On Thursday one of the most interesting projects I’ve been part of came to a conclusion. As I mentioned in my last blog post, I have been playing an NCIS special agent in the mock trial program at the Naval Justice School in Newport, Rhode Island. In all honesty, I can’t remember when I had so much fun on a project. Given a personal event I went through a couple of weeks ago, it was great having this project to stay focused on something else.
The very nature that this was a role play character in “Agent Ashburn” meant that I did a variety of research, from what NCIS actually does, to inspections on Navy ships to certain military procedures and associated lingo. And as the mock trial was about a sexual assault case, I needed to know what was involved in a SAFE kit, trauma, etc. Let me just say this, watching Law & Order: SVU helped!
There were numerous times when the students, whether trial or defense counsel, asked my character questions that generally weren’t in our background information. At some point in time these students will be practicing law in the real military and civilian world. With these mock trial programs counting for a significant part of their grade, I thought believability was important so having an additional knowledge base helped. As an actor it also challenges you to learn something new and to expand your horizons.
Another highlight was working with the other actors. This was most certainly a diverse group of talented people from all walks of life. Imagine fourteen actors who never met put in a room with no WiFi. While I know people that can’t fathom being disconnected, there was, ready, conversation and cards. From the mutual support of our respective characters to numerous card games, the days passed pretty quickly.

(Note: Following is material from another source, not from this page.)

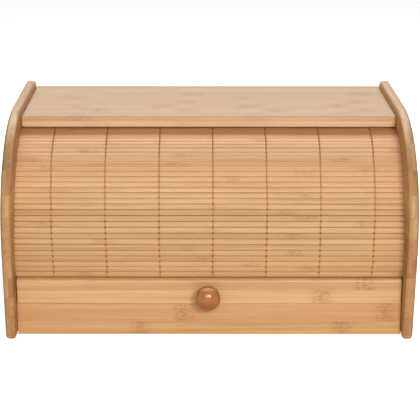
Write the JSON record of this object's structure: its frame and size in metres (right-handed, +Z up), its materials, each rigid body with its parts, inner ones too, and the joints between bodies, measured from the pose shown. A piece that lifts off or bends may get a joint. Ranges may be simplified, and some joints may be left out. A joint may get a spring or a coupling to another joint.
{
  "type": "roll-top bread box",
  "caption": "Countertop bread box with bellied side panels, a flat top shelf and a slatted roll-top curtain with a lift rail and turned knob.",
  "frame": {"origin": "on the table under the middle of the box's outer size", "axes": "+X along the box to its right, +Y from the curtain at the front to the back panel, +Z up"},
  "size_m": [0.4, 0.268, 0.21],
  "materials": {
    "panel_bamboo": "satin lacquer",
    "board_bamboo": "satin lacquer",
    "back_bamboo_sheet": "matt",
    "slat_bamboo": "satin lacquer",
    "rail_bamboo": "satin lacquer",
    "knob_wood": "gloss stain",
    "curtain_cloth": "plain canvas",
    "zinc_steel": "zinc plated"
  },
  "bodies": {
    "case": {"side_panel_left": "panel_bamboo", "side_panel_right": "panel_bamboo", "top_board": "board_bamboo", "front_board": "board_bamboo", "floor_board": "board_bamboo", "back_panel": "back_bamboo_sheet", "screw_left_top_1": "zinc_steel", "screw_left_top_2": "zinc_steel", "screw_left_floor_1": "zinc_steel", "screw_left_floor_2": "zinc_steel", "screw_left_front": "zinc_steel", "screw_right_top_1": "zinc_steel", "screw_right_top_2": "zinc_steel", "screw_right_floor_1": "zinc_steel", "screw_right_floor_2": "zinc_steel", "screw_right_front": "zinc_steel"},
    "curtain": {"lift_rail": "rail_bamboo", "knob": "knob_wood", "knob_screw": "zinc_steel", "backing_cloth": "curtain_cloth", "slat_01": "slat_bamboo", "slat_02": "slat_bamboo", "slat_03": "slat_bamboo", "slat_04": "slat_bamboo", "slat_05": "slat_bamboo", "slat_06": "slat_bamboo", "slat_07": "slat_bamboo", "slat_08": "slat_bamboo", "slat_09": "slat_bamboo", "slat_10": "slat_bamboo", "slat_11": "slat_bamboo", "slat_12": "slat_bamboo", "slat_13": "slat_bamboo", "slat_14": "slat_bamboo", "slat_15": "slat_bamboo", "slat_16": "slat_bamboo", "slat_17": "slat_bamboo", "slat_18": "slat_bamboo", "slat_19": "slat_bamboo", "slat_20": "slat_bamboo", "slat_21": "slat_bamboo", "slat_22": "slat_bamboo", "slat_23": "slat_bamboo", "slat_24": "slat_bamboo", "slat_25": "slat_bamboo", "slat_26": "slat_bamboo", "slat_27": "slat_bamboo", "slat_28": "slat_bamboo", "slat_29": "slat_bamboo", "slat_30": "slat_bamboo", "slat_31": "slat_bamboo", "slat_32": "slat_bamboo", "slat_33": "slat_bamboo", "slat_34": "slat_bamboo", "slat_35": "slat_bamboo"}
  },
  "joints": [
    {"name": "roll_top", "type": "hinge", "parent": "case", "child": "curtain", "pos_m": [0, -0.0039, 0.0847], "axis": [-1, 0, 0], "range_deg": [0, 96.5]}
  ]
}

At any moment a student would come in to take us out for questioning or testimony or the captain overseeing the program would check in and give us some additional background. I haven’t played cards in years, but one of my new favorite games is bullshit.

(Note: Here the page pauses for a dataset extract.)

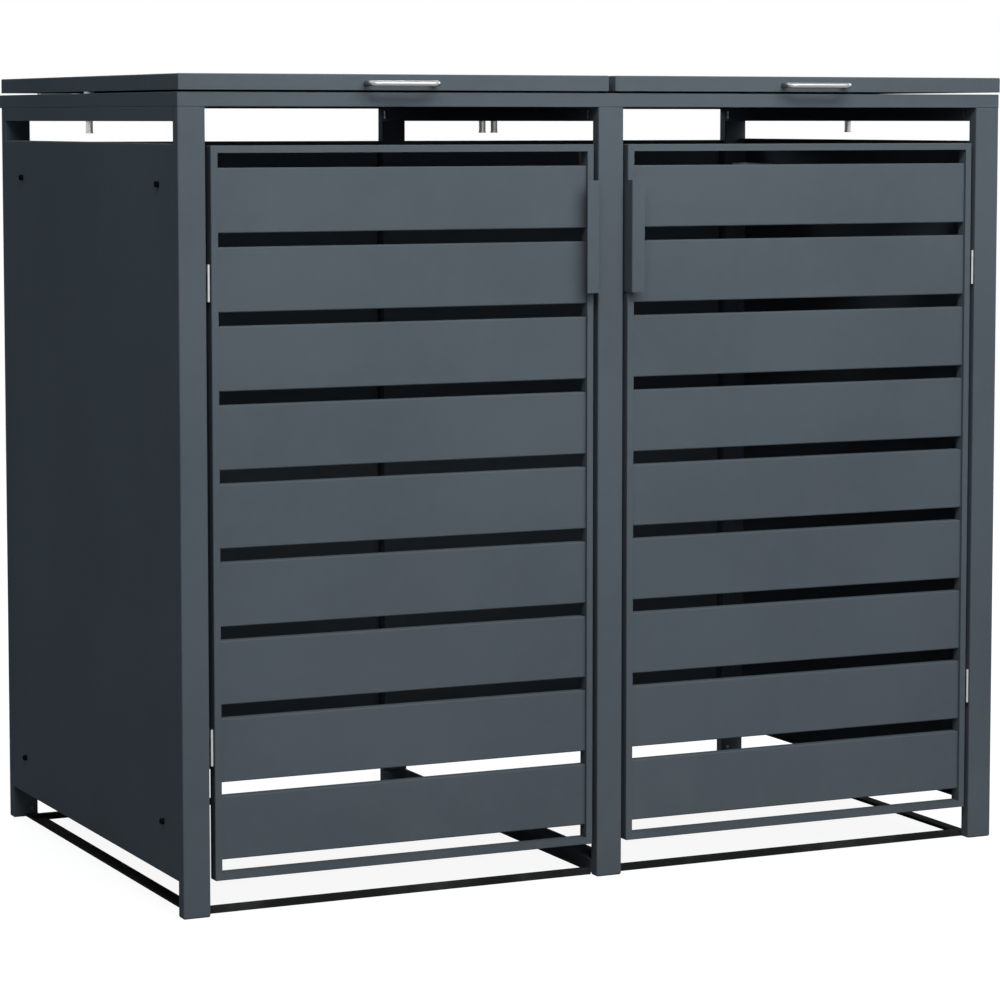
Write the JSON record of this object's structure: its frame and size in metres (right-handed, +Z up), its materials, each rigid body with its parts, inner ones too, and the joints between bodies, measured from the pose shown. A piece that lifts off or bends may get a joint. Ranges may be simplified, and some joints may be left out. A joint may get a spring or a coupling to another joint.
{
  "type": "wheelie bin store",
  "caption": "Powder-coated steel wheelie bin store with slatted hinged doors in front and hinged flat lids with bow handles on top.",
  "frame": {"origin": "on the ground under the middle of the bounding box, which spans from the lid handles to the back of the top frame", "axes": "+X along the store's width, to the right seen from the doors; +Y from the doors to the back; +Z up"},
  "size_m": [1.33, 0.8414, 1.165],
  "materials": {
    "powder_coated_steel": "fine-textured satin powder coat, anthracite grey",
    "stainless_steel": "brushed stainless steel",
    "zinc_steel": "bright zinc plate",
    "black_coated_steel": "fine-textured black coat on steel",
    "damper_plastic": "silver-grey moulded plastic",
    "catch_plastic": "black moulded plastic",
    "magnet": "nickel-plated magnet"
  },
  "bodies": {
    "store_frame": {"front_left_post": "powder_coated_steel", "front_middle_post": "powder_coated_steel", "front_right_post": "powder_coated_steel", "back_left_post": "powder_coated_steel", "back_middle_post": "powder_coated_steel", "back_right_post": "powder_coated_steel", "middle_base_rail": "powder_coated_steel", "left_base_rail": "black_coated_steel", "right_base_rail": "black_coated_steel", "base_cross_rails": "black_coated_steel", "top_frame": "powder_coated_steel", "left_upper_rail": "powder_coated_steel", "middle_upper_rail": "powder_coated_steel", "right_upper_rail": "powder_coated_steel", "left_side_panel": "powder_coated_steel", "right_side_panel": "powder_coated_steel", "left_back_panel": "powder_coated_steel", "right_back_panel": "powder_coated_steel", "panel_bolts": "black_coated_steel", "panel_brackets": "zinc_steel", "frame_screws": "black_coated_steel", "door_catch": "catch_plastic", "door_magnets": "magnet", "post_hinge_leaves": "zinc_steel", "frame_hinge_leaves": "zinc_steel", "hinge_pins": "zinc_steel", "damper_bodies": "damper_plastic"},
    "left_door": {"left_door_frame": "powder_coated_steel", "left_door_slat_1": "powder_coated_steel", "left_door_slat_2": "powder_coated_steel", "left_door_slat_3": "powder_coated_steel", "left_door_slat_4": "powder_coated_steel", "left_door_slat_5": "powder_coated_steel", "left_door_slat_6": "powder_coated_steel", "left_door_slat_7": "powder_coated_steel", "left_door_slat_8": "powder_coated_steel", "left_door_slat_9": "powder_coated_steel", "left_door_pull": "powder_coated_steel", "left_door_hinge_leaves": "zinc_steel"},
    "right_door": {"right_door_frame": "powder_coated_steel", "right_door_slat_1": "powder_coated_steel", "right_door_slat_2": "powder_coated_steel", "right_door_slat_3": "powder_coated_steel", "right_door_slat_4": "powder_coated_steel", "right_door_slat_5": "powder_coated_steel", "right_door_slat_6": "powder_coated_steel", "right_door_slat_7": "powder_coated_steel", "right_door_slat_8": "powder_coated_steel", "right_door_slat_9": "powder_coated_steel", "right_door_pull": "powder_coated_steel", "right_door_hinge_leaves": "zinc_steel"},
    "left_lid": {"left_lid": "powder_coated_steel", "left_lid_handle": "stainless_steel", "left_lid_hinge_leaves": "zinc_steel"},
    "right_lid": {"right_lid": "powder_coated_steel", "right_lid_handle": "stainless_steel", "right_lid_hinge_leaves": "zinc_steel"},
    "left_lid_plungers": {"left_plungers": "zinc_steel"},
    "right_lid_plungers": {"right_plungers": "zinc_steel"}
  },
  "joints": [
    {"name": "left_door_hinge", "type": "hinge", "parent": "store_frame", "child": "left_door", "pos_m": [-0.61625, -0.38775, 0.5585], "axis": [0, 0, -1], "range_deg": [0, 120]},
    {"name": "right_door_hinge", "type": "hinge", "parent": "store_frame", "child": "right_door", "pos_m": [0.61625, -0.38775, 0.5585], "axis": [0, 0, 1], "range_deg": [0, 120]},
    {"name": "left_lid_hinge", "type": "hinge", "parent": "store_frame", "child": "left_lid", "pos_m": [-0.3325, 0.41315, 1.14231], "axis": [-1, 0, 0], "range_deg": [0, 95]},
    {"name": "right_lid_hinge", "type": "hinge", "parent": "store_frame", "child": "right_lid", "pos_m": [0.3325, 0.41315, 1.14231], "axis": [-1, 0, 0], "range_deg": [0, 95]},
    {"name": "left_plunger_slide", "type": "slide", "parent": "store_frame", "child": "left_lid_plungers", "axis": [0, 0, 1], "range_m": [0, 0.012]},
    {"name": "right_plunger_slide", "type": "slide", "parent": "store_frame", "child": "right_lid_plungers", "axis": [0, 0, 1], "range_m": [0, 0.012]}
  ],
  "couplings": [
    {"joint": "left_plunger_slide", "follows": "left_lid_hinge", "m_per_rad": 0.0069},
    {"joint": "right_plunger_slide", "follows": "right_lid_hinge", "m_per_rad": 0.0069}
  ]
}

As for the personal event? A couple of weeks ago when I was driving to Newport my car hit black ice, went into a guardrail and then did a 180 degree turn back into the guardrail. Yes, in an instant I saw my life pass in front of me. While I thankfully walked away unscathed, my car was totaled. The support I received on my Facebook post was unbelievable. Black ice is terrifying, it doesn’t discriminate between a tank or car.
The ten year history with my Pontiac Solstice began when I bought the “Starship Voyager” in Los Angeles in 2006. At the time I was working on a national TV show. Suffice to say more than one well known personality has been in the passenger seat. I drove her across the country and she saw me through a variety of life events. But one thing is a guarantee, she is immortalized in Justice Is Mind.
On a closing note with the Naval Justice School, it’s always great to leave on a positive note expanding your network and making new friends. Something tells me I’ll be working with them again sooner rather than later.
As for Star Trek one of the actors discovered that I was in a Star Trek fan film some years ago and found the link on YouTube. For those that follow Star Trek there is that one word that sums up the status of a character.
Whether it’s an investor, theater or media outlet, it all starts with a cold call or cold pitch. I have always taken the position “nothing ventured, nothing gained”. Sure we can all hope to be discovered at a “Schwab’s” or positing a proof of concept video to YouTube, but in the end it truly comes down to a pitch and then the presentation.
I have long discovered that it’s easier to pitch the office of a qualified investor than it is to a “Hollywood” production company. Why? A production company is fielding countless projects and they need that one thing to move any project forward—cash. I also have long believed in charting my own course rather than following the same route everyone else takes. Put it another way, I’d rather pull my car up to the front door than park blocks away.
Just this morning I was watching a video on IndieWire by writer/director Charlie Kaufman about his film Anomalisa (impressive wins at the Venice Film Festival). When asked why there was so much time between his projects, the Oscar winner stated freely a variety of challenges and that his film was made outside of the “studio system” and didn’t go the conventional route. The point? It doesn’t matter your credentials, this business takes a steady hand of determination and patience. Kaufman went on to mention that he was on this project for three years (his team also raised some funds on Kickstarter).
As some of you know, my political thriller SOS United States sees the Concorde fly again. Just yesterday an article on Road Warrior Voices revealed a determined group of investors and enthusiasts that may just bring the Concorde back. I’ve been following the steadfast voices behind this movement for the last couple of years. Their resolve, like those behind the SS United States ocean liner, is impressive. And, yes, I will be informing the group behind this hopeful return of the Concorde about SOS United States – with a cold pitch!
From script (2010), to short (2011), to feature (2012) to release (2013), Justice Is Mind has been a five year project. I remember those early days of pitching to the “establishment”. Why not. Isn’t that what you’re supposed to do because everyone else is doing it? Sure, a deal can happen. But in the end, producing it independently outside of any system has brought far greater returns on so many levels.
Next week there’s an industry event taking place in Boston. I’m largely planning to attend because of a panel around drones. We used a drone in Justice Is Mind for the climatic end scene, but SOS United States calls for a substantial amount of drone shots. Imagine skimming close above the ocean only to rise up to take in the gravitas of the USS Massachusetts battleship as the President of the United States addresses the nation.